Copy each line exactly. Leave nothing out.
---*---
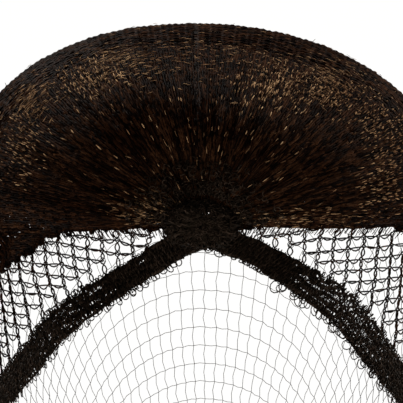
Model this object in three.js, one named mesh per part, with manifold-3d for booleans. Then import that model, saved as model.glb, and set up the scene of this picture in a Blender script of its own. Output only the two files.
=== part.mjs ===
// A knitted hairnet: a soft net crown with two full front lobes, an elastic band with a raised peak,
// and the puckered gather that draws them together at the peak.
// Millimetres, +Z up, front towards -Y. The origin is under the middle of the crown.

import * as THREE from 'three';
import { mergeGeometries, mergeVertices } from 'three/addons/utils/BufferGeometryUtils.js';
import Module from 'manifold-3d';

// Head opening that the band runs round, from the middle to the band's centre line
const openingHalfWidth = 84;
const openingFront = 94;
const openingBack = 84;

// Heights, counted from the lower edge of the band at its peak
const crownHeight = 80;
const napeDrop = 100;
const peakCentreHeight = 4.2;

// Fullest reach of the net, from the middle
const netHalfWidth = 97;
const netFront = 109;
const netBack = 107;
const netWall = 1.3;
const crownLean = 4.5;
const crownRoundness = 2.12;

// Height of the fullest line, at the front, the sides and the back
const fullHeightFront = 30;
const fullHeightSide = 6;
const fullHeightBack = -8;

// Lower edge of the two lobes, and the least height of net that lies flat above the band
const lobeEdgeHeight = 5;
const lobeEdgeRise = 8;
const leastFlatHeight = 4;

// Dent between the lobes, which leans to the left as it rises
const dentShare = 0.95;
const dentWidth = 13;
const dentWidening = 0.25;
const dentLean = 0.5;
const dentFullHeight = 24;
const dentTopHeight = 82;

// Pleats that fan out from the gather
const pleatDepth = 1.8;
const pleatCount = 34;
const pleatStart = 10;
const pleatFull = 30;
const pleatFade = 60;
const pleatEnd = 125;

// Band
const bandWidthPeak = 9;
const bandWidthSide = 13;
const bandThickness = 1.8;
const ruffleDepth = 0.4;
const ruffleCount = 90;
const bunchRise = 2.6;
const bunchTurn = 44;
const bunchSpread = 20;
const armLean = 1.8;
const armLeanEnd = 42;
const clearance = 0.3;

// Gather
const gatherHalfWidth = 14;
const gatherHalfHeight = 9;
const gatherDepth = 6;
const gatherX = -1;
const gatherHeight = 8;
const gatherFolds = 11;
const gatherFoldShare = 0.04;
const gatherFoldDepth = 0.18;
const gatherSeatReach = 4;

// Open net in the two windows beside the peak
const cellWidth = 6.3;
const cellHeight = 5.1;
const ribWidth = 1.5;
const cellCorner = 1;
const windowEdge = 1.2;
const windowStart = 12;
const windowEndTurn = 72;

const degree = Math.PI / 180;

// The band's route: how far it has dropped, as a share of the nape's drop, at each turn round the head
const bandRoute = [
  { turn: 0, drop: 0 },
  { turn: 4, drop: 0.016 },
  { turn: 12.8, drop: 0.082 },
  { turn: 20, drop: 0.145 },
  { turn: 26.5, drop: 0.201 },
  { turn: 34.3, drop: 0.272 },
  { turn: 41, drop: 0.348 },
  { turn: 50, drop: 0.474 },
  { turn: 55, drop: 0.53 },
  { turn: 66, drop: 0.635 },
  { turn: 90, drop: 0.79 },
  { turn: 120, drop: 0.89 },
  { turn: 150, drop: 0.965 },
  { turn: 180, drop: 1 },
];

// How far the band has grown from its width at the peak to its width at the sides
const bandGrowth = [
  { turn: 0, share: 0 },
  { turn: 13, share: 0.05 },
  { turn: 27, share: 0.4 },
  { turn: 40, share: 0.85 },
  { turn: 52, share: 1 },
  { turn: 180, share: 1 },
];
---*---
▶ In response:
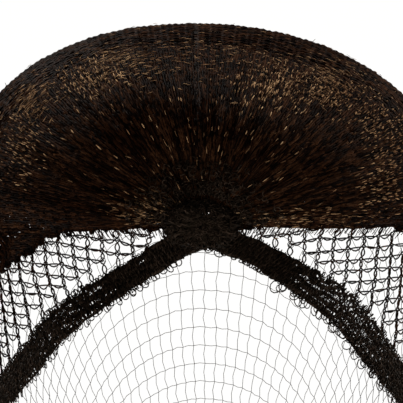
Model this object in three.js, one named mesh per part, with manifold-3d for booleans. Then import that model, saved as model.glb, and set up the scene of this picture in a Blender script of its own. Output only the two files.
=== part.mjs ===
// A knitted hairnet: a soft net crown with two full front lobes, an elastic band with a raised peak,
// and the puckered gather that draws them together at the peak.
// Millimetres, +Z up, front towards -Y. The origin is under the middle of the crown.

import * as THREE from 'three';
import { mergeGeometries, mergeVertices } from 'three/addons/utils/BufferGeometryUtils.js';
import Module from 'manifold-3d';

// Head opening that the band runs round, from the middle to the band's centre line
const openingHalfWidth = 84;
const openingFront = 94;
const openingBack = 84;

// Heights, counted from the lower edge of the band at its peak
const crownHeight = 80;
const napeDrop = 100;
const peakCentreHeight = 4.2;

// Fullest reach of the net, from the middle
const netHalfWidth = 97;
const netFront = 109;
const netBack = 107;
const netWall = 1.3;
const crownLean = 4.5;
const crownRoundness = 2.12;

// Height of the fullest line, at the front, the sides and the back
const fullHeightFront = 30;
const fullHeightSide = 6;
const fullHeightBack = -8;

// Lower edge of the two lobes, and the least height of net that lies flat above the band
const lobeEdgeHeight = 5;
const lobeEdgeRise = 8;
const leastFlatHeight = 4;

// Dent between the lobes, which leans to the left as it rises
const dentShare = 0.95;
const dentWidth = 13;
const dentWidening = 0.25;
const dentLean = 0.5;
const dentFullHeight = 24;
const dentTopHeight = 82;

// Pleats that fan out from the gather
const pleatDepth = 1.8;
const pleatCount = 34;
const pleatStart = 10;
const pleatFull = 30;
const pleatFade = 60;
const pleatEnd = 125;

// Band
const bandWidthPeak = 9;
const bandWidthSide = 13;
const bandThickness = 1.8;
const ruffleDepth = 0.4;
const ruffleCount = 90;
const bunchRise = 2.6;
const bunchTurn = 44;
const bunchSpread = 20;
const armLean = 1.8;
const armLeanEnd = 42;
const clearance = 0.3;

// Gather
const gatherHalfWidth = 14;
const gatherHalfHeight = 9;
const gatherDepth = 6;
const gatherX = -1;
const gatherHeight = 8;
const gatherFolds = 11;
const gatherFoldShare = 0.04;
const gatherFoldDepth = 0.18;
const gatherSeatReach = 4;

// Open net in the two windows beside the peak
const cellWidth = 6.3;
const cellHeight = 5.1;
const ribWidth = 1.5;
const cellCorner = 1;
const windowEdge = 1.2;
const windowStart = 12;
const windowEndTurn = 72;

const degree = Math.PI / 180;

// The band's route: how far it has dropped, as a share of the nape's drop, at each turn round the head
const bandRoute = [
  { turn: 0, drop: 0 },
  { turn: 4, drop: 0.016 },
  { turn: 12.8, drop: 0.082 },
  { turn: 20, drop: 0.145 },
  { turn: 26.5, drop: 0.201 },
  { turn: 34.3, drop: 0.272 },
  { turn: 41, drop: 0.348 },
  { turn: 50, drop: 0.474 },
  { turn: 55, drop: 0.53 },
  { turn: 66, drop: 0.635 },
  { turn: 90, drop: 0.79 },
  { turn: 120, drop: 0.89 },
  { turn: 150, drop: 0.965 },
  { turn: 180, drop: 1 },
];

// How far the band has grown from its width at the peak to its width at the sides
const bandGrowth = [
  { turn: 0, share: 0 },
  { turn: 13, share: 0.05 },
  { turn: 27, share: 0.4 },
  { turn: 40, share: 0.85 },
  { turn: 52, share: 1 },
  { turn: 180, share: 1 },
];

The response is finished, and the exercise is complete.